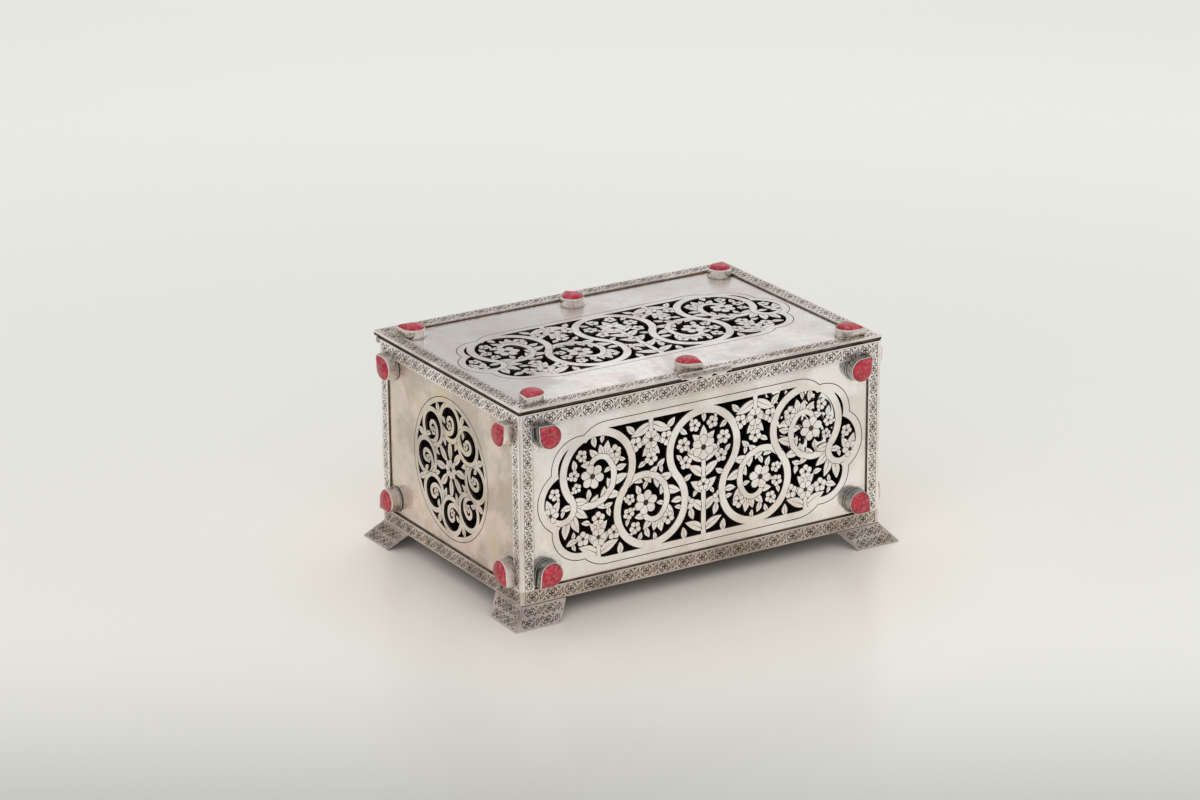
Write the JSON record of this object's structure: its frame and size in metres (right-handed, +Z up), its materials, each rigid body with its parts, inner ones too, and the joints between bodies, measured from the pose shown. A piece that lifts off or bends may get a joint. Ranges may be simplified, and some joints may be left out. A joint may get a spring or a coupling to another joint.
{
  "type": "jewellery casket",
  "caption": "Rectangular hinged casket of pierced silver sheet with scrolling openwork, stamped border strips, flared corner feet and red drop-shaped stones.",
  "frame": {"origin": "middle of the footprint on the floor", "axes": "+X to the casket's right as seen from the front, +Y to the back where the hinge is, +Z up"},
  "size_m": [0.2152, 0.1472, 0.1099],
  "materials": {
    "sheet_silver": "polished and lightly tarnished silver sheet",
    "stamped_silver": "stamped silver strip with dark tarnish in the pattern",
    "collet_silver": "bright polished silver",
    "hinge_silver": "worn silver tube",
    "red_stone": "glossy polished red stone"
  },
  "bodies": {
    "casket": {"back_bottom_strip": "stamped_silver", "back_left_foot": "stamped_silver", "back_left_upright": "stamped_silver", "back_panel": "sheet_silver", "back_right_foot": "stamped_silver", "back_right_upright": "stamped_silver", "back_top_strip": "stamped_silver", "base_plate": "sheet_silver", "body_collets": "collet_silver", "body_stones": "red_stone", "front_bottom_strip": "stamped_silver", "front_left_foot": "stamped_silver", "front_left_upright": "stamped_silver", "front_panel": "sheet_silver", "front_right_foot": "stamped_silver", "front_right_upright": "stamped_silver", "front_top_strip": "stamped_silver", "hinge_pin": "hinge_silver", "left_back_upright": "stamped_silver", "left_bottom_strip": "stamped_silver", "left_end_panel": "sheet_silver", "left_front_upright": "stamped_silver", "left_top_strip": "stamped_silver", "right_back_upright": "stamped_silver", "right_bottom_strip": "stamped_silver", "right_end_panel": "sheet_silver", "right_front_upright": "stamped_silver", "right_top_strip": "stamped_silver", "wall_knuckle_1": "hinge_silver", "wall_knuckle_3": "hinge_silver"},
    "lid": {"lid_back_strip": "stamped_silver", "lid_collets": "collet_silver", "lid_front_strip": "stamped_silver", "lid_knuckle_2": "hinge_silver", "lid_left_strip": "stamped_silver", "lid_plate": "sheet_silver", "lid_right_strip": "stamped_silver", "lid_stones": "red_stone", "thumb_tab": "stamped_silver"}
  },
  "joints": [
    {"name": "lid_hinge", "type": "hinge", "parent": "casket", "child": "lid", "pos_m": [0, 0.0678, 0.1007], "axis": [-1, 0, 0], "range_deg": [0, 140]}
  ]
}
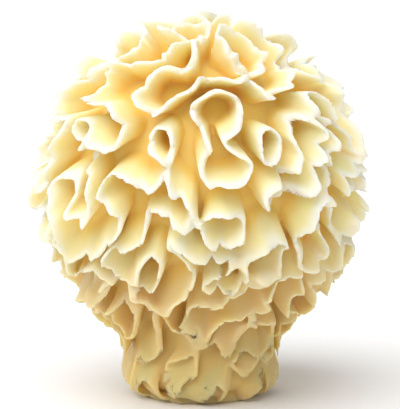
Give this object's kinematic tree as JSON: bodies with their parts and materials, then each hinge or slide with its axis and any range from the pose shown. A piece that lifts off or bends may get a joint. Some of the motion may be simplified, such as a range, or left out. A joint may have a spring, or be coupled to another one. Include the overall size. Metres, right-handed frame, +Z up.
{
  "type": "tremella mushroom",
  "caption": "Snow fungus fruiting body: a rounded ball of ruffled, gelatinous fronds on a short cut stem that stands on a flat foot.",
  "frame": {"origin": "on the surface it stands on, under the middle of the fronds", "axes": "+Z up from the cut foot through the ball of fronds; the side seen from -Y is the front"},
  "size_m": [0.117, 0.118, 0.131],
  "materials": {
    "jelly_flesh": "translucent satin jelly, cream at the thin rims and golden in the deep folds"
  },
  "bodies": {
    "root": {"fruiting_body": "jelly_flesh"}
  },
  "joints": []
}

**Written problem**:
Take the listing above and write it out again exactly.

**Solved problem**:
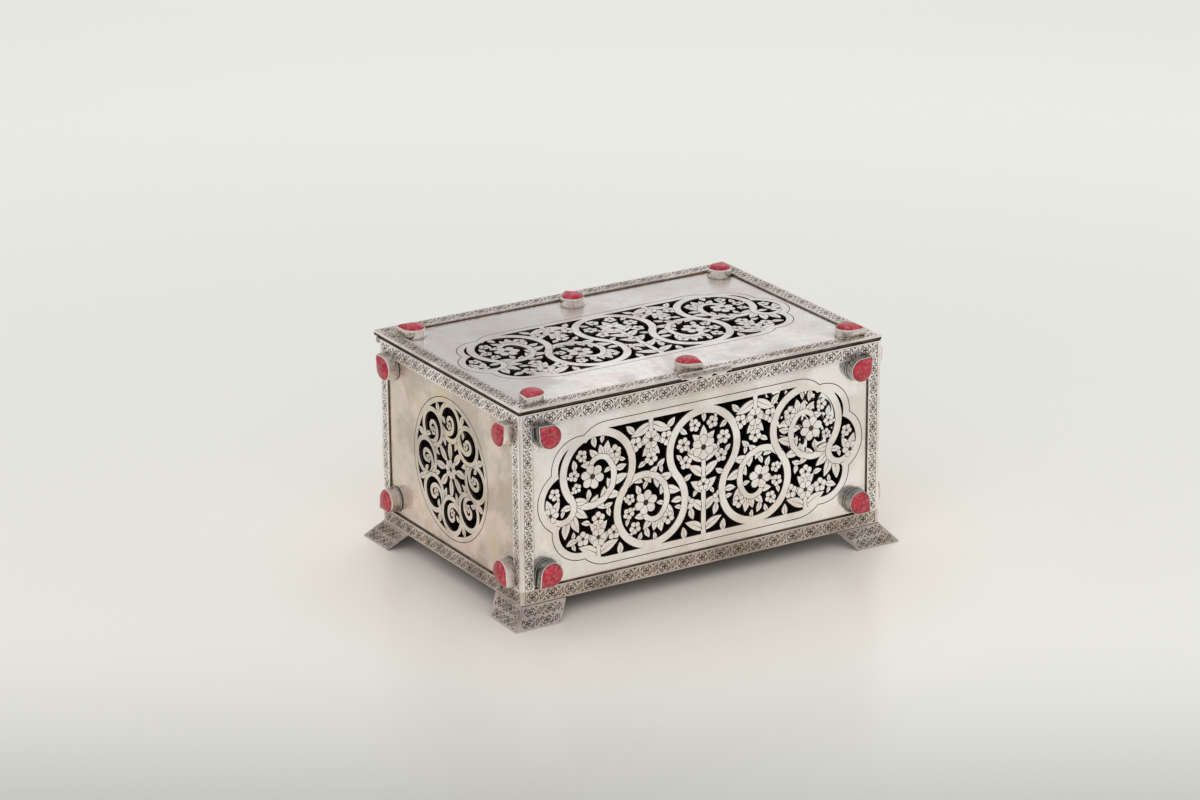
Write the JSON record of this object's structure: its frame and size in metres (right-handed, +Z up), its materials, each rigid body with its parts, inner ones too, and the joints between bodies, measured from the pose shown. A piece that lifts off or bends may get a joint. Ranges may be simplified, and some joints may be left out. A joint may get a spring or a coupling to another joint.
{
  "type": "jewellery casket",
  "caption": "Rectangular hinged casket of pierced silver sheet with scrolling openwork, stamped border strips, flared corner feet and red drop-shaped stones.",
  "frame": {"origin": "middle of the footprint on the floor", "axes": "+X to the casket's right as seen from the front, +Y to the back where the hinge is, +Z up"},
  "size_m": [0.2152, 0.1472, 0.1099],
  "materials": {
    "sheet_silver": "polished and lightly tarnished silver sheet",
    "stamped_silver": "stamped silver strip with dark tarnish in the pattern",
    "collet_silver": "bright polished silver",
    "hinge_silver": "worn silver tube",
    "red_stone": "glossy polished red stone"
  },
  "bodies": {
    "casket": {"back_bottom_strip": "stamped_silver", "back_left_foot": "stamped_silver", "back_left_upright": "stamped_silver", "back_panel": "sheet_silver", "back_right_foot": "stamped_silver", "back_right_upright": "stamped_silver", "back_top_strip": "stamped_silver", "base_plate": "sheet_silver", "body_collets": "collet_silver", "body_stones": "red_stone", "front_bottom_strip": "stamped_silver", "front_left_foot": "stamped_silver", "front_left_upright": "stamped_silver", "front_panel": "sheet_silver", "front_right_foot": "stamped_silver", "front_right_upright": "stamped_silver", "front_top_strip": "stamped_silver", "hinge_pin": "hinge_silver", "left_back_upright": "stamped_silver", "left_bottom_strip": "stamped_silver", "left_end_panel": "sheet_silver", "left_front_upright": "stamped_silver", "left_top_strip": "stamped_silver", "right_back_upright": "stamped_silver", "right_bottom_strip": "stamped_silver", "right_end_panel": "sheet_silver", "right_front_upright": "stamped_silver", "right_top_strip": "stamped_silver", "wall_knuckle_1": "hinge_silver", "wall_knuckle_3": "hinge_silver"},
    "lid": {"lid_back_strip": "stamped_silver", "lid_collets": "collet_silver", "lid_front_strip": "stamped_silver", "lid_knuckle_2": "hinge_silver", "lid_left_strip": "stamped_silver", "lid_plate": "sheet_silver", "lid_right_strip": "stamped_silver", "lid_stones": "red_stone", "thumb_tab": "stamped_silver"}
  },
  "joints": [
    {"name": "lid_hinge", "type": "hinge", "parent": "casket", "child": "lid", "pos_m": [0, 0.0678, 0.1007], "axis": [-1, 0, 0], "range_deg": [0, 140]}
  ]
}
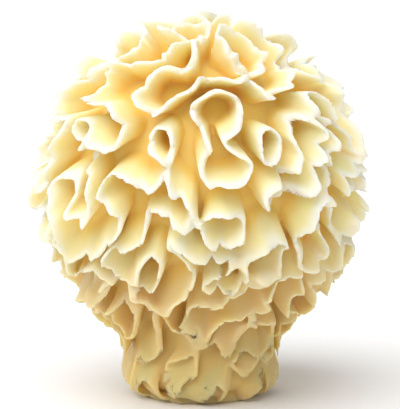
Give this object's kinematic tree as JSON: bodies with their parts and materials, then each hinge or slide with its axis and any range from the pose shown. A piece that lifts off or bends may get a joint. Some of the motion may be simplified, such as a range, or left out. A joint may have a spring, or be coupled to another one. Include the overall size. Metres, right-handed frame, +Z up.
{
  "type": "tremella mushroom",
  "caption": "Snow fungus fruiting body: a rounded ball of ruffled, gelatinous fronds on a short cut stem that stands on a flat foot.",
  "frame": {"origin": "on the surface it stands on, under the middle of the fronds", "axes": "+Z up from the cut foot through the ball of fronds; the side seen from -Y is the front"},
  "size_m": [0.117, 0.118, 0.131],
  "materials": {
    "jelly_flesh": "translucent satin jelly, cream at the thin rims and golden in the deep folds"
  },
  "bodies": {
    "root": {"fruiting_body": "jelly_flesh"}
  },
  "joints": []
}